There’s lots of interesting stuff to be said about these affective demonstratives and I recommend that you check out:
- Lakoff, Robin. 1974. Remarks on this and that. In CLS 10, 345-356. Chicago: Chicago Linguistic Society. (Okay the first thing I list I haven’t actually been able to find…Chicago and/or Berkeley linguists, help!)
- Mark Liberman’s various posts on the Language Log: here and here (and maybe here; Chris Potts also has a follow-up on the LL here).
- Davis, Christopher and Christopher Potts. 2010. Affective demonstratives and the division of pragmatic labor. In Maria Aloni, Harald Bastiaanse, Tikitu de Jager, and Katrin Schulz, eds., Logic, Language, and Meaning: 17th Amsterdam Colloquium Revised Selected Papers, 42-52. Berlin: Springer.
- Potts, Christopher and Florian Schwarz. 2010. Affective ‘this’. Linguistic Issues in Language Technology 3(5):1-30.
- And we should hound Chris and Eric to post their NWAV talk, too.
- If you want to know what sociolinguists are doing with style, btw, I have some resources on my website.
Corpora for Middle English
I have a secret plan to write up something about Old English corpora and then about Shakespeare and beyond, but for now, let’s stick to the late 10th century to the early 15th century corpora.
Part of speech tagging
If we want to investigate “this”, we’re in pretty good shape just using good old grepping (or Ctrl-F).

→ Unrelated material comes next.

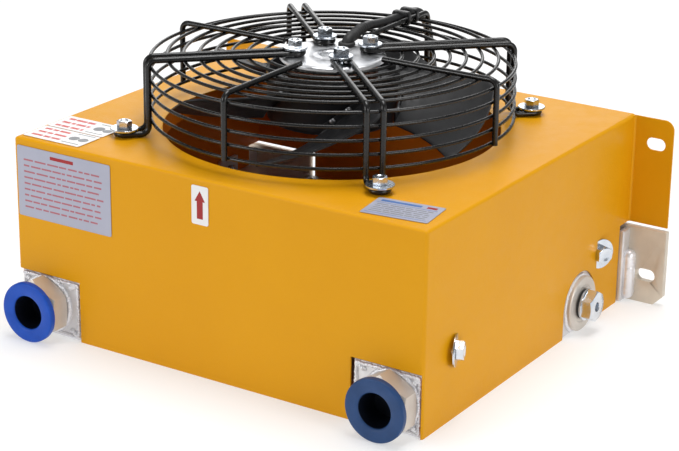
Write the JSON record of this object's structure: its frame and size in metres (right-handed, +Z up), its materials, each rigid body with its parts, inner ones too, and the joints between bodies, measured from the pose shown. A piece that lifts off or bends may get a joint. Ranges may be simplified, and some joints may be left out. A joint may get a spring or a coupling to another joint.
{
  "type": "hydraulic oil cooler",
  "caption": "Air-blast oil cooler: aluminium core with two flanged ports in a folded yellow shroud, and an external-rotor fan under a round wire guard on top.",
  "frame": {"origin": "middle of the whole object in plan, without the free motor lead, on the plane that the tanks and the shroud's lower edge rest on", "axes": "+X towards the drain side, along the front panel; -Y out of the two oil ports; +Z up through the fan's axis, which is at x 0, y 0.01125"},
  "size_m": [0.425, 0.3584, 0.2203],
  "materials": {
    "shroud_paint": "satin",
    "core_aluminium": "satin",
    "tank_aluminium": "satin",
    "port_aluminium": "satin",
    "blue_plastic": "gloss",
    "zinc_steel": "gloss",
    "black_rubber": "matte",
    "guard_coating": "gloss",
    "fan_paint": "satin",
    "hub_aluminium": "satin",
    "electrical_steel": "matte",
    "copper_winding": "satin",
    "bearing_steel": "gloss",
    "lead_sheath": "matte",
    "core_brown": "satin",
    "core_blue": "satin",
    "core_green_yellow": "satin",
    "silver_label": "satin",
    "white_label": "satin"
  },
  "bodies": {
    "cooler": {"arrow_label": "white_label", "bearing_lower": "bearing_steel", "bearing_upper": "bearing_steel", "cable_tie_1": "lead_sheath", "cable_tie_2": "lead_sheath", "core_side_front": "core_aluminium", "core_side_rear": "core_aluminium", "drain_boss": "tank_aluminium", "drain_seal": "black_rubber", "fan_guard": "guard_coating", "foot_bracket_left": "tank_aluminium", "foot_bracket_right": "tank_aluminium", "guard_bolt_back_left": "zinc_steel", "guard_bolt_back_right": "zinc_steel", "guard_bolt_front_left": "zinc_steel", "guard_bolt_front_right": "zinc_steel", "header_tank_left": "tank_aluminium", "header_tank_right": "tank_aluminium", "hub_bolt_back_left": "zinc_steel", "hub_bolt_back_right": "zinc_steel", "hub_bolt_front_left": "zinc_steel", "hub_bolt_front_right": "zinc_steel", "info_label": "silver_label", "lead_boot": "black_rubber", "lead_core_1": "core_brown", "lead_core_2": "core_blue", "lead_core_3": "core_green_yellow", "motor_lead": "lead_sheath", "motor_plate": "hub_aluminium", "name_plate": "silver_label", "oil_core": "core_aluminium", "port_boss_left": "port_aluminium", "port_boss_right": "port_aluminium", "shroud": "shroud_paint", "shroud_screw_left_front": "zinc_steel", "shroud_screw_left_rear": "zinc_steel", "shroud_screw_right_front": "zinc_steel", "shroud_screw_right_rear": "zinc_steel", "stator_core": "electrical_steel", "tank_end_front_left": "tank_aluminium", "tank_end_front_right": "tank_aluminium", "tank_end_rear_left": "tank_aluminium", "tank_end_rear_right": "tank_aluminium", "warning_label": "white_label", "winding_lower": "copper_winding", "winding_upper": "copper_winding"},
    "fan_rotor": {"rotor_shell": "fan_paint", "rotor_cage": "electrical_steel", "motor_shaft": "bearing_steel", "fan_blade_1": "fan_paint", "fan_blade_2": "fan_paint", "fan_blade_3": "fan_paint", "fan_blade_4": "fan_paint", "fan_blade_5": "fan_paint"},
    "left_plug": {"port_plug_left": "blue_plastic"},
    "right_plug": {"port_plug_right": "blue_plastic"},
    "drain_screw": {"drain_plug": "zinc_steel"}
  },
  "joints": [
    {"name": "fan_spin", "type": "hinge", "parent": "cooler", "child": "fan_rotor", "pos_m": [0, 0.01125, 0.178], "axis": [0, 0, 1], "continuous": true},
    {"name": "left_plug_out", "type": "slide", "parent": "cooler", "child": "left_plug", "axis": [0, -1, 0], "range_m": [0, 0.03]},
    {"name": "right_plug_out", "type": "slide", "parent": "cooler", "child": "right_plug", "axis": [0, -1, 0], "range_m": [0, 0.03]},
    {"name": "drain_plug_out", "type": "slide", "parent": "cooler", "child": "drain_screw", "axis": [1, 0, 0], "range_m": [0, 0.025]}
  ]
}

But “that” is tricky, because our hypothesis doesn’t really thing that the complementizer “that” is doing affective stuff (complementizer = “I pity the fool that falls in love with you”).
In other questions like this, you can use any of a number of POS taggers out there free and fairly easy to use. My tagger of choice is the Stanford POS Tagger. A few quick notes about it:
- The highest accuracy comes with using “bidirectional-distsim-wsj-0-18.tagger” but it’s really really slow. Don’t use it. The “left3words-wsj-0-18.tagger” is almost as accurate and A LOT faster. I’m not kidding about this.

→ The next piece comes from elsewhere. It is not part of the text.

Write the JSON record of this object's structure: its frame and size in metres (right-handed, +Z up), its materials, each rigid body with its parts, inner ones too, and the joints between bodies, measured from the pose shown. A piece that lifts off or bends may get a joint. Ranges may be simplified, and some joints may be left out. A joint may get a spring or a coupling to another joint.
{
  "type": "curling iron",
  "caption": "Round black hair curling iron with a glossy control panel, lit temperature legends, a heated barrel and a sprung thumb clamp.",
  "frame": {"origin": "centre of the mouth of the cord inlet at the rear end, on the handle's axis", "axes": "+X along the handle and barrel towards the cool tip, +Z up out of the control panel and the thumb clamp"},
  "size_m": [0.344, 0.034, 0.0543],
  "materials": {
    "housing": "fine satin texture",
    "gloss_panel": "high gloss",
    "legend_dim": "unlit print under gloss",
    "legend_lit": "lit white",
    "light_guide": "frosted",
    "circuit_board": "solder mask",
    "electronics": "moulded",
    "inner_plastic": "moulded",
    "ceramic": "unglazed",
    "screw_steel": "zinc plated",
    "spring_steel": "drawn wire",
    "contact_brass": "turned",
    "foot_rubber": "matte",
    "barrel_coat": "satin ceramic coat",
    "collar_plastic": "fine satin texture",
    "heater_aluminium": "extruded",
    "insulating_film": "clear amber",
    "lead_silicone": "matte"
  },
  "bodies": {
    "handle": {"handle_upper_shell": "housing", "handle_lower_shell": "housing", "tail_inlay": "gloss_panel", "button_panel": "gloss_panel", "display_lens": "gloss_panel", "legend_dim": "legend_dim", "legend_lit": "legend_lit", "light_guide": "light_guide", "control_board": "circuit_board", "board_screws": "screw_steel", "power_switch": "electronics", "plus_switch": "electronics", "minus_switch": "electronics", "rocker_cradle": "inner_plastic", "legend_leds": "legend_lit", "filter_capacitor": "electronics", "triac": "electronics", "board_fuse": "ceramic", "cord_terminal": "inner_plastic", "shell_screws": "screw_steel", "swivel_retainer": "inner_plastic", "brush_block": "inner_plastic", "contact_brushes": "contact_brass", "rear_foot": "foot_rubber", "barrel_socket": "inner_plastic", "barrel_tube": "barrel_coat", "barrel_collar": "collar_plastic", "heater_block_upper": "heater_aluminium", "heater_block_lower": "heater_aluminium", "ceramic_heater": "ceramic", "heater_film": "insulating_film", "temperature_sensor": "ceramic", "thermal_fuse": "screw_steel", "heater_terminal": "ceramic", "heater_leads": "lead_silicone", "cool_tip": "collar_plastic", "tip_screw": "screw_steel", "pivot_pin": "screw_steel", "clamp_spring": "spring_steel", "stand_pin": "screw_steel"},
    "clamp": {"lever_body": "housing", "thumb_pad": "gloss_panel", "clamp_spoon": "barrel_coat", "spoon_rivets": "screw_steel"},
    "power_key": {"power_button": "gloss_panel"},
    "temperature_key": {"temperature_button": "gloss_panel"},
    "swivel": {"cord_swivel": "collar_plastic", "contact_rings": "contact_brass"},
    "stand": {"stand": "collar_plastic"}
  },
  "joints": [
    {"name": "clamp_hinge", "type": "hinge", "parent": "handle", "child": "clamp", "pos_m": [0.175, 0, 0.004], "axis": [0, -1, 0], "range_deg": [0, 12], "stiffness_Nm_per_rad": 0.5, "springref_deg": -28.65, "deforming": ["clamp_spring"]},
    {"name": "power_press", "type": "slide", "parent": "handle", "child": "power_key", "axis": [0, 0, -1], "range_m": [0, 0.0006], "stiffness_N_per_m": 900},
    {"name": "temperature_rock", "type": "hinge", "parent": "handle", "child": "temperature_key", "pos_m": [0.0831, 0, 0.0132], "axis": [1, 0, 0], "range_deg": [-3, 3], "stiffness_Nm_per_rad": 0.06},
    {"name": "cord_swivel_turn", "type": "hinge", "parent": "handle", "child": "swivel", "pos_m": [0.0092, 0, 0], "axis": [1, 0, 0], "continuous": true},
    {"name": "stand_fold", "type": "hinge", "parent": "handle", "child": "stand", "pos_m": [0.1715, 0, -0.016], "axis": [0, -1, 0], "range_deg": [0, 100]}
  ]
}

- Once you’ve installed it, the basic command to get it going is as follows. Note that the “-mx300m” is about memory, so you may need to up the “300” part.
{call java at the start–the full path to your java if you don’t have it saved to your path} -mx300m -classpath {directory stuff}/postagger/pos_tagger_dir/stanford-postagger.jar edu.stanford.nlp.tagger.maxent.MaxentTagger -model {directorystuff/}postagger/pos_tagger_dir/models/left3words-wsj-0-18.tagger -textFile {inputfile to tag} > {output file name}
But of course tagging Middle English poetry using a tagger that was trained on 20th century articles from the Wall Street Journal is not such a great idea. Actually, I was surprised at how well it did, but nevertheless: uff.
So yaaaaay, WordHoard to the rescue.
WordHoard corpora + tool
Now, you’ll have to download WordHoard and figure out how to use their interface, but I found it pretty easy to do stuff like find collocates, multiword expressions, compare texts (Wife of Bath vs. Knight; Hamlet vs. Twelfth Night, etc.). It also has lexicons for the various corpora it supports.
Those corpora are not just English–you also have Ancient Greek. From the website:
- Early Greek Epic. This corpus includes Homer, Hesiod, and the Homeric Hymns in the original Greek, with English and/or German translations for all texts but Shield of Herakles.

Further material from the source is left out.